WHAT THIS TASK INVOLVES
Check each line of the entries below for the string "that"; copy every line where it appears.

--- begin RECORD LIST ---

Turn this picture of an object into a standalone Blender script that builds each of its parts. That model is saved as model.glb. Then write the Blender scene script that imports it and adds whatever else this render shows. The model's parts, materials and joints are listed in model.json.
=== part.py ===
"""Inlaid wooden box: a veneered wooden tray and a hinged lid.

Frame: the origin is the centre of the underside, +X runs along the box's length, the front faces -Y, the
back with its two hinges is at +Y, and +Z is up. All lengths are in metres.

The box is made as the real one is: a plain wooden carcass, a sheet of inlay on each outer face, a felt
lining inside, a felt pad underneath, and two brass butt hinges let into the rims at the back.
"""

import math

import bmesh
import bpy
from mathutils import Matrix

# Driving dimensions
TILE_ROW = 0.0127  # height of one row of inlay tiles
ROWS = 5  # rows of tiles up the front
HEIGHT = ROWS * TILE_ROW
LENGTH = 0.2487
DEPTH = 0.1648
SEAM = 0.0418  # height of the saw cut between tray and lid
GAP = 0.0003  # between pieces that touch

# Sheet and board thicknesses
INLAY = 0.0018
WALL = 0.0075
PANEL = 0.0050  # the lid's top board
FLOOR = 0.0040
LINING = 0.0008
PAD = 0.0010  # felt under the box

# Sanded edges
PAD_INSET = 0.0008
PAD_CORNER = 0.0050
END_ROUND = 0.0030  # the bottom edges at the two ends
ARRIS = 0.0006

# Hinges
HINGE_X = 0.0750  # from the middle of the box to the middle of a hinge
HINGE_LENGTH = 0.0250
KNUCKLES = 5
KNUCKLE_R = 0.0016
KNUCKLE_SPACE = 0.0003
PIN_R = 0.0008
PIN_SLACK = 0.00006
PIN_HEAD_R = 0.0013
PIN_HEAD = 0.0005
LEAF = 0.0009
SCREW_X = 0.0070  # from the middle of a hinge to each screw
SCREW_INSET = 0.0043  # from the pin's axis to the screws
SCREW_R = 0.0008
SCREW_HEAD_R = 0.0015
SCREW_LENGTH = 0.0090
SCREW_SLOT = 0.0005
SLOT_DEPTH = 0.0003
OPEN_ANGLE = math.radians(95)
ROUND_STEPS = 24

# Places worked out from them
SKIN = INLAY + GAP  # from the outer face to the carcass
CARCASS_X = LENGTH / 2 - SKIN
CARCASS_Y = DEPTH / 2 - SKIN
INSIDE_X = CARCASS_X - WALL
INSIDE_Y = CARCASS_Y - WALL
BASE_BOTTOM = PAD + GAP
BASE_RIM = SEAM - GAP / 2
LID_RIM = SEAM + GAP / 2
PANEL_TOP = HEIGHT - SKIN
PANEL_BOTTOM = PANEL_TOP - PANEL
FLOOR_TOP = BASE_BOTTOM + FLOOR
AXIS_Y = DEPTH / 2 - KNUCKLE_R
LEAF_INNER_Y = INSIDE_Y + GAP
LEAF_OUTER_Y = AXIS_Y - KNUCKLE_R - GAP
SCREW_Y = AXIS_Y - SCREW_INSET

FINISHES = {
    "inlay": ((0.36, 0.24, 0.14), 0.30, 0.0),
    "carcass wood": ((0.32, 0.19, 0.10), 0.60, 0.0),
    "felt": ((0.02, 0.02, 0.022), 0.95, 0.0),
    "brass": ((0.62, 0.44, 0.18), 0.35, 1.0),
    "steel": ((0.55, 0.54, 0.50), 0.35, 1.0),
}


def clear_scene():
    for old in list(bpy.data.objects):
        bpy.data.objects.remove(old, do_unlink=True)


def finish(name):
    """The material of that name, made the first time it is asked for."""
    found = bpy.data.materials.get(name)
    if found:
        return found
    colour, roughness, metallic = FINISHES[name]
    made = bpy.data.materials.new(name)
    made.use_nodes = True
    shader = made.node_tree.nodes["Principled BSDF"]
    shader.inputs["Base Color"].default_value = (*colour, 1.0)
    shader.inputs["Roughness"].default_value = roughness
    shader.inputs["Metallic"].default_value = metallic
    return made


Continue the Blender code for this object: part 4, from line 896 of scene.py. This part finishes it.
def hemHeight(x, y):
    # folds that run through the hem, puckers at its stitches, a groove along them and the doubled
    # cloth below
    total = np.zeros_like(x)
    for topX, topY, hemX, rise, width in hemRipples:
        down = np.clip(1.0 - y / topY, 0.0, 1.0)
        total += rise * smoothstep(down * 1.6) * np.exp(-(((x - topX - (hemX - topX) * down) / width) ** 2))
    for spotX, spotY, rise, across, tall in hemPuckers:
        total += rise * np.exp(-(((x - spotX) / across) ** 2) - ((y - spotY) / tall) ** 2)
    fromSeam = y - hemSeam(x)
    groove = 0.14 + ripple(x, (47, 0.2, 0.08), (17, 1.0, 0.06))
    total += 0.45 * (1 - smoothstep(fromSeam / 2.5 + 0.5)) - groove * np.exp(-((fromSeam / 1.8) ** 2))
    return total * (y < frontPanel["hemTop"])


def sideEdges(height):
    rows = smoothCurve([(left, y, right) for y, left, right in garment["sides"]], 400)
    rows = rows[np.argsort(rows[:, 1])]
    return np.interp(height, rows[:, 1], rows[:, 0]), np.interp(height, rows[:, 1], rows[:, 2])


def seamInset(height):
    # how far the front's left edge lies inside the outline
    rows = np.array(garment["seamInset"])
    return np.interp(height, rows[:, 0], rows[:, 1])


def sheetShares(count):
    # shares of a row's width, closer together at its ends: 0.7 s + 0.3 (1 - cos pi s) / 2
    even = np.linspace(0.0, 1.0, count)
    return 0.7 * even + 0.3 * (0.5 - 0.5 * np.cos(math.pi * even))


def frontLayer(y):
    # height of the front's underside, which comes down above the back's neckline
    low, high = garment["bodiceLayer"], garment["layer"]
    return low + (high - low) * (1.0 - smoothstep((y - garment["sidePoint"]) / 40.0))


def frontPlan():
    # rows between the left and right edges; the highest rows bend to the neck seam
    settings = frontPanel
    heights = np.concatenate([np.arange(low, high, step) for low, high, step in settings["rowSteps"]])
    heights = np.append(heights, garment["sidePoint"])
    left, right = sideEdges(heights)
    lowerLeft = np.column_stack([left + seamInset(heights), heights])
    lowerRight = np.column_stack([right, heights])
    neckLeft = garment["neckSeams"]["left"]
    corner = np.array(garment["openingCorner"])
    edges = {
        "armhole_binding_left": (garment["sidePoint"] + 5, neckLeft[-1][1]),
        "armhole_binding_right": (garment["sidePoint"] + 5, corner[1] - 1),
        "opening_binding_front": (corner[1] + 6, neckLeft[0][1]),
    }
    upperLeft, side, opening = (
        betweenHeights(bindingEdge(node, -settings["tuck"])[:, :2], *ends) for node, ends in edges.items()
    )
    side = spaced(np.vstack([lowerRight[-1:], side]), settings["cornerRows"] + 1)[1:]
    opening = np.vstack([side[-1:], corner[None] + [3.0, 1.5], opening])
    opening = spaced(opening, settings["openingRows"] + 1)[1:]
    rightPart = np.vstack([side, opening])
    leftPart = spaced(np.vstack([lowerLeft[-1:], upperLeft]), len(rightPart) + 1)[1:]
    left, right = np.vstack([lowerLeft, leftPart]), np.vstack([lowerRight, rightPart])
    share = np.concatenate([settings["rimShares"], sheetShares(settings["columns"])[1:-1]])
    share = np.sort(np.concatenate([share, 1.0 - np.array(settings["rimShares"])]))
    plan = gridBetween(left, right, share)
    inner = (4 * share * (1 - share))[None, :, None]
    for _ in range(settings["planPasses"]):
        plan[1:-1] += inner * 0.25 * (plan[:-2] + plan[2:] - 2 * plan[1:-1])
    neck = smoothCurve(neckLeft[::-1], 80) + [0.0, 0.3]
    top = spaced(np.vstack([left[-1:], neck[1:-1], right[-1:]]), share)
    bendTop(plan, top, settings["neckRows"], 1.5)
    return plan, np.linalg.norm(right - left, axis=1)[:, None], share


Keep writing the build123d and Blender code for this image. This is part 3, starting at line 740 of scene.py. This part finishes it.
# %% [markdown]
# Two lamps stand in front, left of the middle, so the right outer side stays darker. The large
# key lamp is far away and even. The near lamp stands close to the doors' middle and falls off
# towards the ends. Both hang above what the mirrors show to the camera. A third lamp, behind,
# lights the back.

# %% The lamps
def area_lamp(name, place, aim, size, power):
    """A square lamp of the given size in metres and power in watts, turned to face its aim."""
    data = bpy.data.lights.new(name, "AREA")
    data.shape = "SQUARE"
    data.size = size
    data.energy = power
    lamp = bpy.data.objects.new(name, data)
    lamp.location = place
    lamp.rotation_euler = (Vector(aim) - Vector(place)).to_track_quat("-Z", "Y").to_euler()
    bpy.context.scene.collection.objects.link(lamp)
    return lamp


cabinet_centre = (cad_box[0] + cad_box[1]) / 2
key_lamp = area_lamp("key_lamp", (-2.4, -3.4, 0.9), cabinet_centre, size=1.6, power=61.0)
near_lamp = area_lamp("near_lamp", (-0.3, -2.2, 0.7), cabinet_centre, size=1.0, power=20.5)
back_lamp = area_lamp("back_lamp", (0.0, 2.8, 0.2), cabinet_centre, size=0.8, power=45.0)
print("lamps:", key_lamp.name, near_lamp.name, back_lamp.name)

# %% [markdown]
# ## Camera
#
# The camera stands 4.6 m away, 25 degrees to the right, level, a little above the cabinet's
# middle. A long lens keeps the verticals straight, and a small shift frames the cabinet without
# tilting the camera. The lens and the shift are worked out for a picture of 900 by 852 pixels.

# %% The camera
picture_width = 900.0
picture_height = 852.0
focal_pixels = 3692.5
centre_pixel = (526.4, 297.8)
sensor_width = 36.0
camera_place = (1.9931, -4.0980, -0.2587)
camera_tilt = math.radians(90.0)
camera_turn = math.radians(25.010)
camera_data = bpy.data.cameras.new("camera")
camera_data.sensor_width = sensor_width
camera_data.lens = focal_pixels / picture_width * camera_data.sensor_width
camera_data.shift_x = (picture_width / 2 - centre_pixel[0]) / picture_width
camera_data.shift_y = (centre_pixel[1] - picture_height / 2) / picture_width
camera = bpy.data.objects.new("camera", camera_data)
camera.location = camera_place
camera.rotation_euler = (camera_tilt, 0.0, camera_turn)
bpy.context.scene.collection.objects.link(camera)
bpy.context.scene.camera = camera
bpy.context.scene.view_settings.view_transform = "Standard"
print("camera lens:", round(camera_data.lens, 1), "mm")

--- end RECORD LIST ---

EXPECTED OUTPUT
Turn this picture of an object into a standalone Blender script that builds each of its parts. That model is saved as model.glb. Then write the Blender scene script that imports it and adds whatever else this render shows. The model's parts, materials and joints are listed in model.json.
GAP = 0.0003  # between pieces that touch
    """The material of that name, made the first time it is asked for."""
    # folds that run through the hem, puckers at its stitches, a groove along them and the doubled